__INPUT__
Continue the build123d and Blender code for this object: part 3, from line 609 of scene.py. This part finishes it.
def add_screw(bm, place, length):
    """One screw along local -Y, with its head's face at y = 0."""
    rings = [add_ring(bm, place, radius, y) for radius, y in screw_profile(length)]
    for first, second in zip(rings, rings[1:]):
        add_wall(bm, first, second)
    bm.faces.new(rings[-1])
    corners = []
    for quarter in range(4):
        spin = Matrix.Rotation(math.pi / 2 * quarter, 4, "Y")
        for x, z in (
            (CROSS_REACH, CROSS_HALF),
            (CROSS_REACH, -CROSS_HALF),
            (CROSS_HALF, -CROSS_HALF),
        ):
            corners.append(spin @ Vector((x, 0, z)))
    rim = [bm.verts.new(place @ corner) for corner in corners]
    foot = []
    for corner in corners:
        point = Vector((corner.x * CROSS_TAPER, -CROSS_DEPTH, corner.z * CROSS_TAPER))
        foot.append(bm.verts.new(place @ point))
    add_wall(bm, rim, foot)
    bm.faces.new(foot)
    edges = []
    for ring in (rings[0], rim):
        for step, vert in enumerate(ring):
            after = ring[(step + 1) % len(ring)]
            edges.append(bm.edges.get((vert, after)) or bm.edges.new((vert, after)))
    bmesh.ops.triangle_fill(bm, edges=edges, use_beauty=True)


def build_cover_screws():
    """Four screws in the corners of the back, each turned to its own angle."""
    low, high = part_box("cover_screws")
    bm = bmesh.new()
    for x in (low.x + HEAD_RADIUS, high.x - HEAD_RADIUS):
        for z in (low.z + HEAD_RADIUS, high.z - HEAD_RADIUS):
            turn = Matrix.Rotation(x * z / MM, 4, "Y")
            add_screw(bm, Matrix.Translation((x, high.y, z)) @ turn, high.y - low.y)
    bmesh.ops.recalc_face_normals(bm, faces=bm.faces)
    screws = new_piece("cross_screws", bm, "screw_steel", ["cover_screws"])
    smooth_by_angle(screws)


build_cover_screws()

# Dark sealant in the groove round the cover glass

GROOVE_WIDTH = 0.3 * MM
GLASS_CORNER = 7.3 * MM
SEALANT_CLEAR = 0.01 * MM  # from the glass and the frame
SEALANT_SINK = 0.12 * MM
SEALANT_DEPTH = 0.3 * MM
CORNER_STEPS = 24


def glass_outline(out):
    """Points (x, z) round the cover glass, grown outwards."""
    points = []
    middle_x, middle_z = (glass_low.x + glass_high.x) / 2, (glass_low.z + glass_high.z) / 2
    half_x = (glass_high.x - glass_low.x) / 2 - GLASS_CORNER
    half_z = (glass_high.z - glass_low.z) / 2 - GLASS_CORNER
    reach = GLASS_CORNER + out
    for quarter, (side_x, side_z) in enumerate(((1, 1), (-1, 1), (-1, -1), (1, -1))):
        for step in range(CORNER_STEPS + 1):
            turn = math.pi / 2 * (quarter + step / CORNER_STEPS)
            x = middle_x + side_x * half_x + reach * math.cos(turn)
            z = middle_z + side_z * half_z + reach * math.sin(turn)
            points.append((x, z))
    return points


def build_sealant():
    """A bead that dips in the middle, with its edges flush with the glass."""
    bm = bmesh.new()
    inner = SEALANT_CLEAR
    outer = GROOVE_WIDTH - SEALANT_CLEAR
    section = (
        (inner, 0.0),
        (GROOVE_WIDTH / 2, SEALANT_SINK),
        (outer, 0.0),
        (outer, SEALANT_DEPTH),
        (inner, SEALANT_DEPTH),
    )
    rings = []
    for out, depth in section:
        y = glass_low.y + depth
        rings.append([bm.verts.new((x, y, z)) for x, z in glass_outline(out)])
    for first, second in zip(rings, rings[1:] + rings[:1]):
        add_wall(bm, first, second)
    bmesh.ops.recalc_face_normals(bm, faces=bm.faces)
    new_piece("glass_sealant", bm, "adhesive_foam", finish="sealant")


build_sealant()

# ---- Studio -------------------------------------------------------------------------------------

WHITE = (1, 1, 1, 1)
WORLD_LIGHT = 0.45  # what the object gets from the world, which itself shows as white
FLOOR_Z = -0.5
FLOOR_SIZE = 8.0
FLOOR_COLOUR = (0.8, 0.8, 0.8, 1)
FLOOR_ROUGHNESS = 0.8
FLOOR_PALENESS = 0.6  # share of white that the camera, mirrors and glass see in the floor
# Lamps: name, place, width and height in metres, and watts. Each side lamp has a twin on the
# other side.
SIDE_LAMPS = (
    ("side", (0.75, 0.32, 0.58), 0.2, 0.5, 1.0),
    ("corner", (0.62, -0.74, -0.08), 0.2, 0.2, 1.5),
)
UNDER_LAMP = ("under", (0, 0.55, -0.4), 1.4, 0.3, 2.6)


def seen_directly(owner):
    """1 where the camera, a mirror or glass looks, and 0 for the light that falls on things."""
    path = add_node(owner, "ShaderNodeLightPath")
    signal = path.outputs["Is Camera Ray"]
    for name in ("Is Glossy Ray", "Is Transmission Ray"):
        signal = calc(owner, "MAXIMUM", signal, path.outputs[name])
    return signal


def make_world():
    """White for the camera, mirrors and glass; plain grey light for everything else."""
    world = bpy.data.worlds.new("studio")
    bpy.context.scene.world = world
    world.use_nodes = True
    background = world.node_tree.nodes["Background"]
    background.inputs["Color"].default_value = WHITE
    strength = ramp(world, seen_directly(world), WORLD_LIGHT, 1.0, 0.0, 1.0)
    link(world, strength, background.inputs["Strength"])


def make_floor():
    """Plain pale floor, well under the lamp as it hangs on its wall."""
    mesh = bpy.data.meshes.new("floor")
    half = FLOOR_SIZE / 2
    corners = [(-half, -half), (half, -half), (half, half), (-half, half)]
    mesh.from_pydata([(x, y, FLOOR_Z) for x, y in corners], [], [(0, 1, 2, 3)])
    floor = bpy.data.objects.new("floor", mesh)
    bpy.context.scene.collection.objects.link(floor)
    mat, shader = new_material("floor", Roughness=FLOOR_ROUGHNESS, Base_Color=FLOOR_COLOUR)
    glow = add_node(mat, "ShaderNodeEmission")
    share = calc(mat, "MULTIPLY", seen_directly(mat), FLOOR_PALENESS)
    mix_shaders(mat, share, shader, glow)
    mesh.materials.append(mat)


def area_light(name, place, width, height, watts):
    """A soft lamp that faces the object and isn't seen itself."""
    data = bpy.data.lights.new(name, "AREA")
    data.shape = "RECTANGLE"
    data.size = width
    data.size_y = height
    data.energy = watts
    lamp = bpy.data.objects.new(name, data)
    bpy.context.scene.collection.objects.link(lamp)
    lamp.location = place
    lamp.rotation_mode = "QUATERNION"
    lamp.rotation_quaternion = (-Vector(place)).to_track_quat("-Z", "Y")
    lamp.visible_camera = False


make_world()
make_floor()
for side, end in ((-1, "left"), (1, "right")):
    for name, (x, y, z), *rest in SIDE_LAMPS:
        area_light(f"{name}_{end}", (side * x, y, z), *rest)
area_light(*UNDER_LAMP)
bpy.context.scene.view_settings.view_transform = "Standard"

==

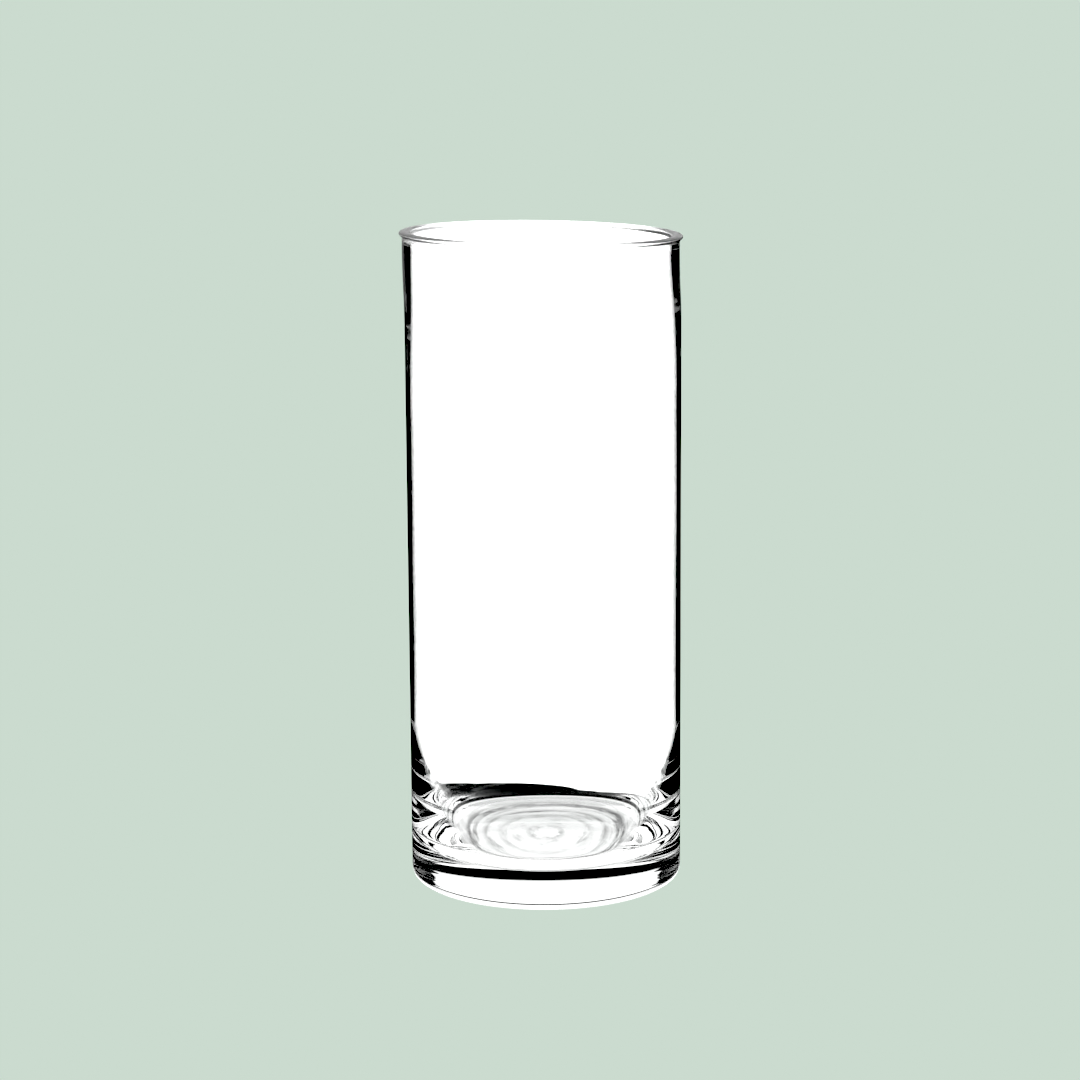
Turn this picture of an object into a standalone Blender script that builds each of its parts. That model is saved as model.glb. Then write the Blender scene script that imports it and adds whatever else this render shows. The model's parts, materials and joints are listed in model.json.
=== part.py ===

__WHAT YOU ARE ASKED TO DO__
From the line with "Continue the build123d" through the line with "bmesh.ops.triangle_fill(bm, edges=edges, use_beauty=True)", repeat every line exactly, both ends included, and nothing outside that range.

__FULL RESPONSE__
Continue the build123d and Blender code for this object: part 3, from line 609 of scene.py. This part finishes it.
def add_screw(bm, place, length):
    """One screw along local -Y, with its head's face at y = 0."""
    rings = [add_ring(bm, place, radius, y) for radius, y in screw_profile(length)]
    for first, second in zip(rings, rings[1:]):
        add_wall(bm, first, second)
    bm.faces.new(rings[-1])
    corners = []
    for quarter in range(4):
        spin = Matrix.Rotation(math.pi / 2 * quarter, 4, "Y")
        for x, z in (
            (CROSS_REACH, CROSS_HALF),
            (CROSS_REACH, -CROSS_HALF),
            (CROSS_HALF, -CROSS_HALF),
        ):
            corners.append(spin @ Vector((x, 0, z)))
    rim = [bm.verts.new(place @ corner) for corner in corners]
    foot = []
    for corner in corners:
        point = Vector((corner.x * CROSS_TAPER, -CROSS_DEPTH, corner.z * CROSS_TAPER))
        foot.append(bm.verts.new(place @ point))
    add_wall(bm, rim, foot)
    bm.faces.new(foot)
    edges = []
    for ring in (rings[0], rim):
        for step, vert in enumerate(ring):
            after = ring[(step + 1) % len(ring)]
            edges.append(bm.edges.get((vert, after)) or bm.edges.new((vert, after)))
    bmesh.ops.triangle_fill(bm, edges=edges, use_beauty=True)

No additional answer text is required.